Wednesday, April 18, 2012

Nobody Here But Us Chickens

First published in The Oxford Journal on Wednesday, April. 4, 2012, by Sara Mattinson.


During a recent conversation, I mentioned my chickens and the woman I was talking to exclaimed, “You have chickens?!” the same way I would say, “You won a million dollars?!” Yet I understand her excitement because for some of us, chickens represent a certain kind of achievement. 
Back in the summer of 2006, when I was spending a few weeks alone at the summer house my parents used to own on Pugwash Point, I opened up a book of writing exercises by author Julia Cameron. In her introduction to the second exercise, Cameron wrote, “Each of us has a different idea of sophistication. Each of us has certain items that speak to us as tokens of success....List twenty-five things that represent to you sophistication and success.”
By the time I’d reached number 12 on my list, I realized I had it all wrong. I drew a line through tuxedo and champagne and a trip to Italy then wrote, “A chicken coop in the back yard.” To me, keeping chickens would mean I’d reached a level of success that allowed me to have a home in the country. A few weeks later, I started dating a local boy and the first time I saw his rural acreage, I said, “What a great place for a chicken coop.” 
When he replied, “I would love to have chickens,” I knew we would have beautiful eggs together.
Some scientists believe the domestic chicken dates as far back as 10,000 years. There are 19 billion domestic chickens in the world. A free-range hen can lay 160 eggs in her first year of laying.
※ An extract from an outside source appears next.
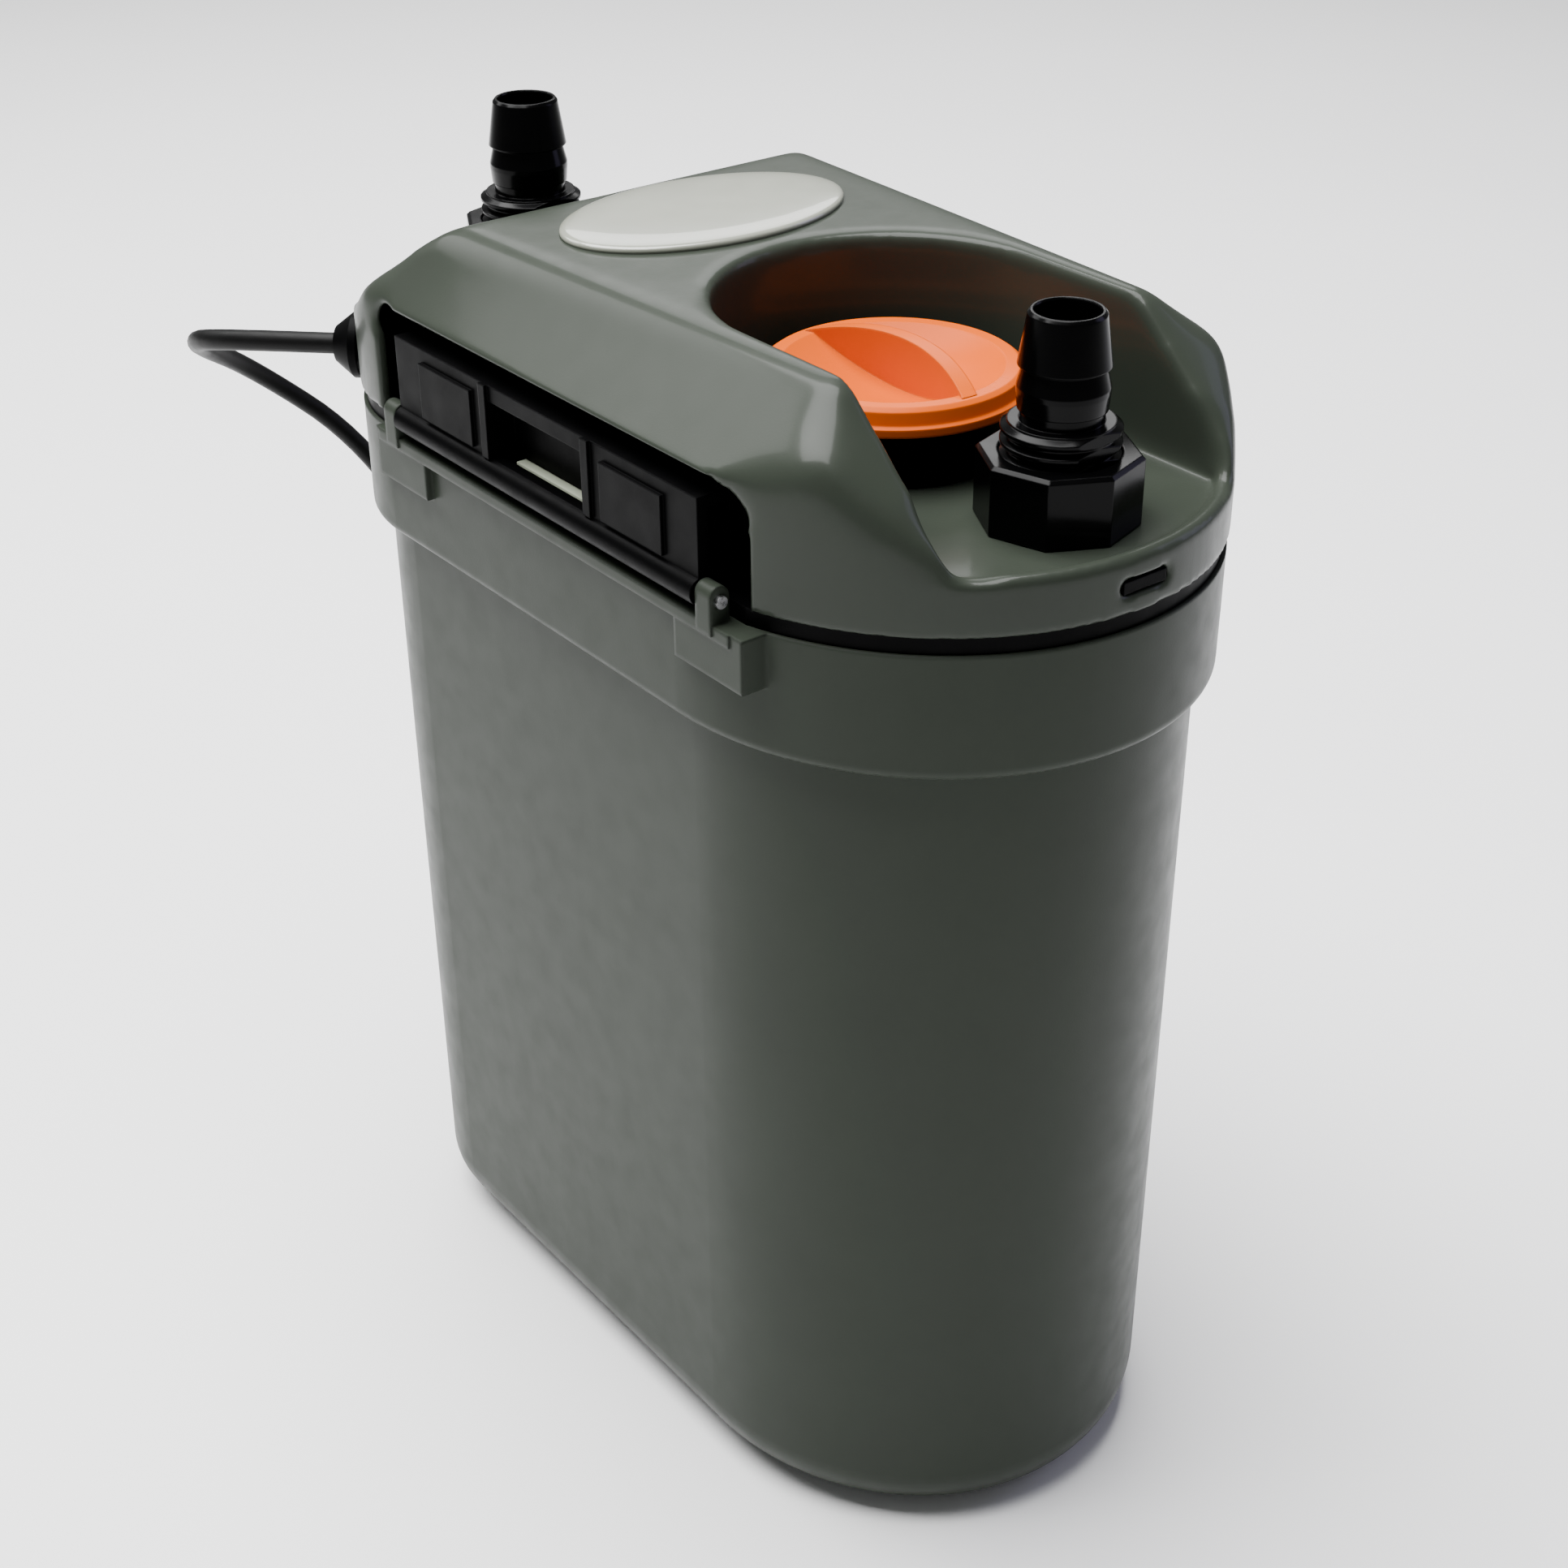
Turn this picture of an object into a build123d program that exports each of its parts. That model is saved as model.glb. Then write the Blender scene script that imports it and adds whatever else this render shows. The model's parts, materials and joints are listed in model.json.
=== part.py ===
"""Canister water filter: a D-shaped tub, a latched pump head under a cover, hose fittings, mains lead.

The base stands on z = 0. The rounded front, with the inlet fitting and the priming cap, faces -Y.
The flat back, with the outlet fitting, faces +Y. The two latches are on the long sides, at -X and +X.
"""

import os
from math import cos, radians, sin, tan

from build123d import *

os.makedirs("parts", exist_ok=True)

# Plan of the tub: straight sides, a half-ellipse in front and two rounded corners at the back.
half_width = 55.0
front_depth = 59.3
front_centre_y = -40.5
back_y = 99.8
back_radius = 34.0
corner_x = half_width - back_radius
corner_y = back_y - back_radius

# Tub.
stand = 1.0
rim_z = 223.5
collar_height = 26.0
collar_proud = 4.0
tub_wall = 2.6
tub_floor = 4.0
bottom_round = 14.0
socket_wall = 2.6
floor_z = stand + tub_floor
collar_z = rim_z - collar_height
socket_inset = collar_proud - socket_wall
foot_radius = 7.0
foot_height = 3.0
foot_gap = 0.1

# Media baskets, stacked in the tub, and what fills them.
basket_gap = 1.8
basket_wall = 1.8
basket_leg = 12.0
lower_basket_height = 88.0
upper_basket_height = 88.0
media_gap = 0.6
pad_height = 18.0
basket_offset = -tub_wall - basket_gap
lower_basket_z = floor_z + basket_leg
upper_basket_z = lower_basket_z + lower_basket_height

# Pump head.
flange_height = 3.5
flange_proud = 3.2
skirt_depth = 18.5
skirt_gap = 0.3
skirt_wall = 3.1
seal_height = 4.4
seal_groove = 1.6
flange_z = rim_z + flange_height
skirt_offset = socket_inset - skirt_gap
skirt_inner = skirt_offset - skirt_wall

# Cover.
cover_proud = 4.3
cover_wall = 2.5
cover_height = 40.5
slope_height = 17.0
shelf_rise = 9.5
shelf_thickness = 2.3
deck_back_y = 54.3
deck_front_y = -62.7
deck_back_half = 46.8
deck_front_half = 38.5
front_slope = 1.123
back_slope = 1.4
lip_height = 12.0
lip_width = 3.4
crease_radius = 8.0
side_crease_radius = 5.0
cove_radius = 35.0
cove_y = -33.2
rear_cove_radius = 27.0
cover_z = flange_z
deck_z = cover_z + cover_height
slope_z = deck_z - slope_height
shelf_z = cover_z + shelf_rise

# Hose fittings.
inlet_x = 0.0
inlet_y = -80.2
outlet_x = -8.5
outlet_y = 82.8
outlet_lift = 5.5
bore_radius = 6.0
mouth_radius = 7.15
ridge_radius = 8.6
ridge_land = 1.0
tube_radius = 7.8
spigot_radius = 11.6
clamp_thread_radius = spigot_radius - 0.4
tail_flange_proud = 0.6
spigot_height = 15.0
thread_depth = 0.7
thread_pitch = 2.5
thread_count = 2
washer_height = 1.5
nut_wall = 1.7
nut_clearance = 0.4
nut_height = 13.4
nut_angle = 39.3
thread_sink = 1.8
nut_top_wall = 2.0
nut_across_flats = 2 * (spigot_radius + thread_depth + nut_clearance + nut_wall)
nut_lift = 0.3

# Priming cap and its neck.
neck_radius = 22.4
neck_bore = 19.5
neck_height = 20.5
cap_radius = 27.0
cap_gap = 0.6
cap_thickness = 5.2
grip_rise = 4.2
grip_arch_radius = 72.0
plug_radius = 19.2
ledge_bore = 17.8
ledge_height = 2.0
neck_top = flange_z + neck_height
ledge_z = flange_z + 12.0

# Latches.
latch_front_y = -50.3
latch_back_y = 56.5
ear_width = 4.6
ear_radius = 2.2
ear_gap = 0.6
ear_height = 7.6
pivot_x = half_width + 4.2
pivot_z = rim_z + 4.6
barrel_radius = 2.9
pin_radius = 1.25
pin_clearance = 0.05
latch_height = 23.2
latch_plate = 2.4
hook_height = 2.4
hook_gap = 0.3
hook_catch = 2.2
latch_top = rim_z + latch_height
plate_outer_x = pivot_x + 0.8
plate_inner_x = plate_outer_x - latch_plate
ledge_top = latch_top - hook_height - hook_gap
opening_front_y = latch_front_y - ear_gap - ear_width - 4.8
opening_back_y = latch_back_y + ear_gap + ear_width + 4.2
opening_top = slope_z + 0.3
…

The expression “raising your hackles” refers to the long, flowing hackle feathers on the back of a rooster’s neck which he raises in order to make himself look larger. The fear of chickens is called “alektoraphobia”.   
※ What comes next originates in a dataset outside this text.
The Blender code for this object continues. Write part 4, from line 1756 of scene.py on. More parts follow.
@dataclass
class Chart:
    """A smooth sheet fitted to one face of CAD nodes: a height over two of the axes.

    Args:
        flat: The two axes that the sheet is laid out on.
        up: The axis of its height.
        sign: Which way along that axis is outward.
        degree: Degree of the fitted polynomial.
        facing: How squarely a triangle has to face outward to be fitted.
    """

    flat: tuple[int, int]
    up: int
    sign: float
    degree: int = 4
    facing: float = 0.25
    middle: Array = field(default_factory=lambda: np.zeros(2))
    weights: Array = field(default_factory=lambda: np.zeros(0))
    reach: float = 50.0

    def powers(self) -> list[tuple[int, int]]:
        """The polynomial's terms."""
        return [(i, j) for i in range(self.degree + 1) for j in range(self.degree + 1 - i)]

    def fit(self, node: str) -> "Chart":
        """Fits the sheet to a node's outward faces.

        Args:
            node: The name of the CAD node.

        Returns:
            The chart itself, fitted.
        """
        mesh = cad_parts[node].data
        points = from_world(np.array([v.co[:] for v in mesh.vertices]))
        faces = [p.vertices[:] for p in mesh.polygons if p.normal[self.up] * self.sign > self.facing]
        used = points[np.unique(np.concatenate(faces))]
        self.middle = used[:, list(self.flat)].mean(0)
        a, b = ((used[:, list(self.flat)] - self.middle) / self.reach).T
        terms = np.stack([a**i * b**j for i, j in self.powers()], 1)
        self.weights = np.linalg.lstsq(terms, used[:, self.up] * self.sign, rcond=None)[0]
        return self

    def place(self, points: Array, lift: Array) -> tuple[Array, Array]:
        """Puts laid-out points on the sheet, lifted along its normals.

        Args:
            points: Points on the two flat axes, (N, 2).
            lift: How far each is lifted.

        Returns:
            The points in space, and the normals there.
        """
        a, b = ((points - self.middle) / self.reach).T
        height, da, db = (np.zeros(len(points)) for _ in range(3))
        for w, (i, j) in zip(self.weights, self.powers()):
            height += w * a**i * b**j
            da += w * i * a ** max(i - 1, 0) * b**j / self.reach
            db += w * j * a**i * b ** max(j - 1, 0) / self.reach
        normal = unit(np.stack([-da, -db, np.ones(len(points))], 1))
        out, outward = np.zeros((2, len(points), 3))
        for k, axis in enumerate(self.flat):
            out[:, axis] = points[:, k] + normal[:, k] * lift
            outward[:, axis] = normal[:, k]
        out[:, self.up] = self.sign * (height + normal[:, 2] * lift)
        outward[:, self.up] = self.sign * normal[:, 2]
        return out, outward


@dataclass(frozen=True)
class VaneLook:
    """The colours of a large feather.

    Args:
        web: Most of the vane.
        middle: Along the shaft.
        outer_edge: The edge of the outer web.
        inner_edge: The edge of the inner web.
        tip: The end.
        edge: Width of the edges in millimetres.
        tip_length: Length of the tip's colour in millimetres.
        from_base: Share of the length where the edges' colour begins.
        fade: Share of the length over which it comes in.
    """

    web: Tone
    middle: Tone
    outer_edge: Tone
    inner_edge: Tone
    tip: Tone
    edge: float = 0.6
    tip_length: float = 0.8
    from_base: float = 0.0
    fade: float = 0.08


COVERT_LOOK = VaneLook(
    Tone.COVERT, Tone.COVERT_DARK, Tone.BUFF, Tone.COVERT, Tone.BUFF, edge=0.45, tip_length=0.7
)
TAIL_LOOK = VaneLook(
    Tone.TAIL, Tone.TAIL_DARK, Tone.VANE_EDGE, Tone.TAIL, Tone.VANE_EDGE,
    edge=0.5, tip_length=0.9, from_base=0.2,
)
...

It was fear of the big feet and swishing tails of horses and cows that made me fulfill an adult-onset hankering for livestock with chickens. For a city-raised girl, seven-pound hens were the perfect way to introduce me to animal husbandry. A year after we married in 2007, we built a chicken coop, painted it yellow, and filled it with a dozen chickens which is a nice size for a back yard flock. Today, the only remaining member of that original flock is our large but good-natured rooster who turns four this spring. 
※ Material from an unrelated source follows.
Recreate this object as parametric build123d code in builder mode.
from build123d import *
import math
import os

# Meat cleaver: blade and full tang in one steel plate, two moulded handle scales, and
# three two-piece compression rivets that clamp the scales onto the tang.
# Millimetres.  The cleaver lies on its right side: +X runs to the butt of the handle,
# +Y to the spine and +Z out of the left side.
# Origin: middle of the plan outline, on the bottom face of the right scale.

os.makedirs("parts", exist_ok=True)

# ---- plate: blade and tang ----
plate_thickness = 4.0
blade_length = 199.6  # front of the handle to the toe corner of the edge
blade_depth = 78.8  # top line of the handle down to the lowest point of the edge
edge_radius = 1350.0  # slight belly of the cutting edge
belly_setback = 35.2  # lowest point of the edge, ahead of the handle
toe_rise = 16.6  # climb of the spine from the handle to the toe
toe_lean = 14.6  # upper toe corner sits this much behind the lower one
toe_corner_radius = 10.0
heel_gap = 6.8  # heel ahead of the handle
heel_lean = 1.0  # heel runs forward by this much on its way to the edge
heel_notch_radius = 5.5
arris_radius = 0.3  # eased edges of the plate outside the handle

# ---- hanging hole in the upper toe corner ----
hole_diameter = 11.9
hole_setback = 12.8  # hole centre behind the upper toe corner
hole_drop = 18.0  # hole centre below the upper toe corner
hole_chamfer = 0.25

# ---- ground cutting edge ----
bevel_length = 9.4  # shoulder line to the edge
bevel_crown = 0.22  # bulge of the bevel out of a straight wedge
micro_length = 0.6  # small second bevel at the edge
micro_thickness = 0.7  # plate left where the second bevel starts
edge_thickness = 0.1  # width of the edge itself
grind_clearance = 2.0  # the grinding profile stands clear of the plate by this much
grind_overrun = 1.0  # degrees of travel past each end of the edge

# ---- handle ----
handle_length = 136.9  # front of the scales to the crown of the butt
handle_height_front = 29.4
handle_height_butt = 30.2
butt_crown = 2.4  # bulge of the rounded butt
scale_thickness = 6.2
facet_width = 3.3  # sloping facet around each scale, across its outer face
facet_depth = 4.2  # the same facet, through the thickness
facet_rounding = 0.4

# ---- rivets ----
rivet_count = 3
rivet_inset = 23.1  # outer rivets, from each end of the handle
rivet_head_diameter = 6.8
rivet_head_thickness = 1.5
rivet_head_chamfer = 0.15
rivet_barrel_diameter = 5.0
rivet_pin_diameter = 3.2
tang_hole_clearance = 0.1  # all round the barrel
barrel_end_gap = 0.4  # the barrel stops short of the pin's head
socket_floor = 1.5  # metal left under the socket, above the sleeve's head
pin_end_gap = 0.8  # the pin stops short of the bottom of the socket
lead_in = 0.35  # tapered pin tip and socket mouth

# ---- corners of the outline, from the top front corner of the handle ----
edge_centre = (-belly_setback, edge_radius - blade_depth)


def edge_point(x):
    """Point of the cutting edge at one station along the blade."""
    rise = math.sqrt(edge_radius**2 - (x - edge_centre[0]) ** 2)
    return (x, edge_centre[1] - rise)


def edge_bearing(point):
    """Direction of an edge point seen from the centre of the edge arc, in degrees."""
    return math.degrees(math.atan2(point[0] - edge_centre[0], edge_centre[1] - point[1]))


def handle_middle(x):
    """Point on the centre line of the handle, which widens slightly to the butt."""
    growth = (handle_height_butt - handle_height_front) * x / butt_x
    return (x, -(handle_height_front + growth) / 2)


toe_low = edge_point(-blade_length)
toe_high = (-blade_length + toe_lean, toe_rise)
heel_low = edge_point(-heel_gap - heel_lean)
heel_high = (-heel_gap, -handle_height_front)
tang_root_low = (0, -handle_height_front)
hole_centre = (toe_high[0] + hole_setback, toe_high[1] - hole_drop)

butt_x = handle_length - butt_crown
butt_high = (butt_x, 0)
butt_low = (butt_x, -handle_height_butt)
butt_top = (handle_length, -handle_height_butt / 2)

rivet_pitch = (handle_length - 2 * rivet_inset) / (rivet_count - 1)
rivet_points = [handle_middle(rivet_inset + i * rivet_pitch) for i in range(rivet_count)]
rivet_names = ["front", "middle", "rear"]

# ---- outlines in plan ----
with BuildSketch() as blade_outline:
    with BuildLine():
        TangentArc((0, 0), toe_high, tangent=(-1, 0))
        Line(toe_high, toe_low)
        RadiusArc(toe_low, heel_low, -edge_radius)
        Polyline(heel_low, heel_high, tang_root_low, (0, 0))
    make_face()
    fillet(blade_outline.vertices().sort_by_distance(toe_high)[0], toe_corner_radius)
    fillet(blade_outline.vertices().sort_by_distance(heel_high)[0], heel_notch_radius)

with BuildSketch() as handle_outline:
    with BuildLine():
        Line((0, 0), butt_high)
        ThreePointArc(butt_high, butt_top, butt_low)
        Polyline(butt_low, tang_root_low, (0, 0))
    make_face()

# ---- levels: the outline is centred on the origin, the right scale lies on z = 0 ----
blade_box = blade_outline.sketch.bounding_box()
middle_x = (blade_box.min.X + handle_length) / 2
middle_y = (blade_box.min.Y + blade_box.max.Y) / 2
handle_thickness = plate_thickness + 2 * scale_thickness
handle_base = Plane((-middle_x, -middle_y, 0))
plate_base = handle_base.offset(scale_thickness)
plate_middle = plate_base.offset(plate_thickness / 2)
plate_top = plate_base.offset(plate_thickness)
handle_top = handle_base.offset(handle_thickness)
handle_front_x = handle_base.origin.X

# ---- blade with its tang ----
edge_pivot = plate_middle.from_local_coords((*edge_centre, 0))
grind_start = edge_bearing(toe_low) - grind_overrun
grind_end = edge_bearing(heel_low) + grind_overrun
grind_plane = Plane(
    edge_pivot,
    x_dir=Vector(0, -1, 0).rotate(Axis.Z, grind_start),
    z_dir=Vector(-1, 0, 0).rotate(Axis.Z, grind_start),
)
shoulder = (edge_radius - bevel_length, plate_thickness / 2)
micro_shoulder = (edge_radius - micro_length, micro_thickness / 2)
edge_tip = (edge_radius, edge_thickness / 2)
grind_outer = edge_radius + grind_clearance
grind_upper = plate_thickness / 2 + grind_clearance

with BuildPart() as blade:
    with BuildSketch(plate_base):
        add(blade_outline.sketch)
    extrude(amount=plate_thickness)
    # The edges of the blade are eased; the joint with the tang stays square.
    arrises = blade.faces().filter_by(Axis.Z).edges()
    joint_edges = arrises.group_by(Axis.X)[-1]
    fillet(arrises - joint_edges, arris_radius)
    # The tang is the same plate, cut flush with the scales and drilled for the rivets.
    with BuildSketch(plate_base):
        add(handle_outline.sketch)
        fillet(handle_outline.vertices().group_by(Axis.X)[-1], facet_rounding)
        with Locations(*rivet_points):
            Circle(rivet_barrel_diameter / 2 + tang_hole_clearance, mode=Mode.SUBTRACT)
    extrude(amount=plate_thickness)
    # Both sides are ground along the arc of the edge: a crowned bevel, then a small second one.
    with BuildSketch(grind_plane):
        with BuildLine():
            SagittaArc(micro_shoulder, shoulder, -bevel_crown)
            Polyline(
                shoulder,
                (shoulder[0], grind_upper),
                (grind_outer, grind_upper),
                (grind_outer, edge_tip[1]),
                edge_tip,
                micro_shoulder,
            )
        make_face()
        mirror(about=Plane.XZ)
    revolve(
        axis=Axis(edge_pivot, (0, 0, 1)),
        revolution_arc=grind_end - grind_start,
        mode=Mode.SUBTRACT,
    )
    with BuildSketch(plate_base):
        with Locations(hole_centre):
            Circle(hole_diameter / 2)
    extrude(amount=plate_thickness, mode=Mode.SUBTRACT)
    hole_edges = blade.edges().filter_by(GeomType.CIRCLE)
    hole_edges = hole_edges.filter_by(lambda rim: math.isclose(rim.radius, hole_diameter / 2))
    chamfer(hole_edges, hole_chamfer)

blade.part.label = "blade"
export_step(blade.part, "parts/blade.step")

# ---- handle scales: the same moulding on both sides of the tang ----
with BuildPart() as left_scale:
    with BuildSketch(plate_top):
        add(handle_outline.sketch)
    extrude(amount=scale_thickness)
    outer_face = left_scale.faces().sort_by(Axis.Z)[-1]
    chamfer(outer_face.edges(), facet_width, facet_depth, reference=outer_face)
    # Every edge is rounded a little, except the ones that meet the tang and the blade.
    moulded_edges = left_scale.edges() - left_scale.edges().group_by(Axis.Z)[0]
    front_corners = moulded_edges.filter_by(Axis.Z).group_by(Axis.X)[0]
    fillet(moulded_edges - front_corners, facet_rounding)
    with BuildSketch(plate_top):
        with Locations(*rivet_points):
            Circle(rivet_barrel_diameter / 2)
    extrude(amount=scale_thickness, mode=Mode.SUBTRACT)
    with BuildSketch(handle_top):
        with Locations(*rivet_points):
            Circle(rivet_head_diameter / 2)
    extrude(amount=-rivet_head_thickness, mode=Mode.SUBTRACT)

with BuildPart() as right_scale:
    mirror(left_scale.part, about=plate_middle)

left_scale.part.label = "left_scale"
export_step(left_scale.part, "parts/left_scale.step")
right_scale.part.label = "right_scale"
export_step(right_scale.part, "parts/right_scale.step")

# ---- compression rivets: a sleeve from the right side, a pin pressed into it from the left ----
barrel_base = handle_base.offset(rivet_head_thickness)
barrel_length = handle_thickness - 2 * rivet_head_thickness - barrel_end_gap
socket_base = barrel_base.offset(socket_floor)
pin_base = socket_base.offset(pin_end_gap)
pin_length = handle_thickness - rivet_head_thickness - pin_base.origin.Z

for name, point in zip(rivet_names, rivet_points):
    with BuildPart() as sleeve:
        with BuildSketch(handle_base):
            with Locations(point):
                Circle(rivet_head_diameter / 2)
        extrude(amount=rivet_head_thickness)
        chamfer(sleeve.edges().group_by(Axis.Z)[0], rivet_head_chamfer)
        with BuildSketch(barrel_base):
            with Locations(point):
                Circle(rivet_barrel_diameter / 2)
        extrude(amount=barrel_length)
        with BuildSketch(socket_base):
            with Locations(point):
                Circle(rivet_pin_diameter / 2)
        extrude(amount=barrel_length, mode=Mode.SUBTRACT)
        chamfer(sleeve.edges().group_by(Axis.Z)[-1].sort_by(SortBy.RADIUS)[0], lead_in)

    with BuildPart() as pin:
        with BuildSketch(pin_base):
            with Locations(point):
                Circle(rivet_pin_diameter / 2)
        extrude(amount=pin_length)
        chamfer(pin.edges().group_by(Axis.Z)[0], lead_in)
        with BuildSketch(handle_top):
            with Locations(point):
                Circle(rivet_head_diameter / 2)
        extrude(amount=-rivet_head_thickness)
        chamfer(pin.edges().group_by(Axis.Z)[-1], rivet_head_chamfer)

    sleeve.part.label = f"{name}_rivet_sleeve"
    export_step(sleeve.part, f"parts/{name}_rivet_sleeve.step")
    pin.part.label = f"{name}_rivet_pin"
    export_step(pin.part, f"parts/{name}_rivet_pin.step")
 “How much do you think that rooster of yours would dress?” my father-in-law asked me. 
I pinned a beady chicken eye on the former farmer and replied, “I hope you mean dressing him up in a tuxedo because that’s the only way he’s coming to dinner.”  
Wouldn’t that be sophisticated? 
The woman who was excited to learn I keep chickens recently moved here from Halifax and I’m sure if she saw me walking across the yard in my rubber boots to collect warm, brown eggs from under the dozen hens who live in our yellow chicken coop, she would be envious of my sophistication and success.